Non-additive measures for quantum probability? (2507.11735v1)

Abstract: It is well-established that quantum probability does not follow classical Kolmogorov probability calculus. Various approaches have been developed to loosen the axioms, of which the use of signed measures is the most successful (e.g. the Wigner quasiprobability distribution). As part of our larger effort Assumptions of Physics, we have been considering the various roles of measures, which are used in physics not only for probability, but also to quantify the count of possible states and configurations. These measures play a crucial role in classical mechanics, as they effectively define its geometric structure. If one tries to construct a parallel in quantum mechanics, the measure to quantify the count of states turns out to be non-additive. The proper extension of probability calculus may require the use of non-additive measures, which is something that, to our knowledge, has not yet been explored.

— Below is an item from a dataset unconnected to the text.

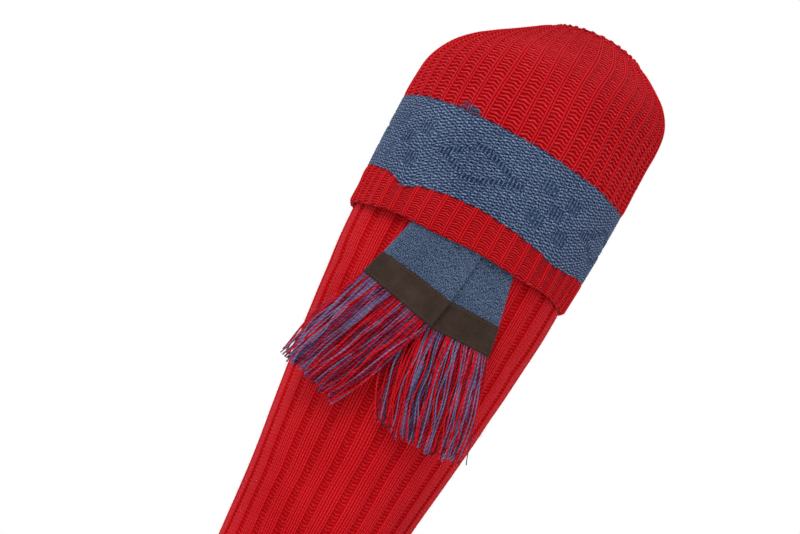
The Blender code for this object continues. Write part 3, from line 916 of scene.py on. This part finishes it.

The purpose of this paper is to present the general idea and the open problems to an audience that is knowledgeable of the subject of non-additive set functions, though not necessarily in quantum physics, in the hope that it will spark helpful discussions. We go through the motivation in simple terms, which stems from the link between the entropy of a uniform distribution and the logarithm of the measure associated to its support. If one extends this notion to quantum mechanics, the associated measure is non-additive. We will explore some properties of this "quantum measure", its reasonableness in terms of the physics, but its peculiarity on the math side. We will explore the need for a set of properties that can properly characterize the measure and a generalization of the Radon-Nikodym derivative to define a properly extended probability calculus that reduces to the standard additive one on sets of physically distinguishable cases (i.e. orthogonal measurement outcomes).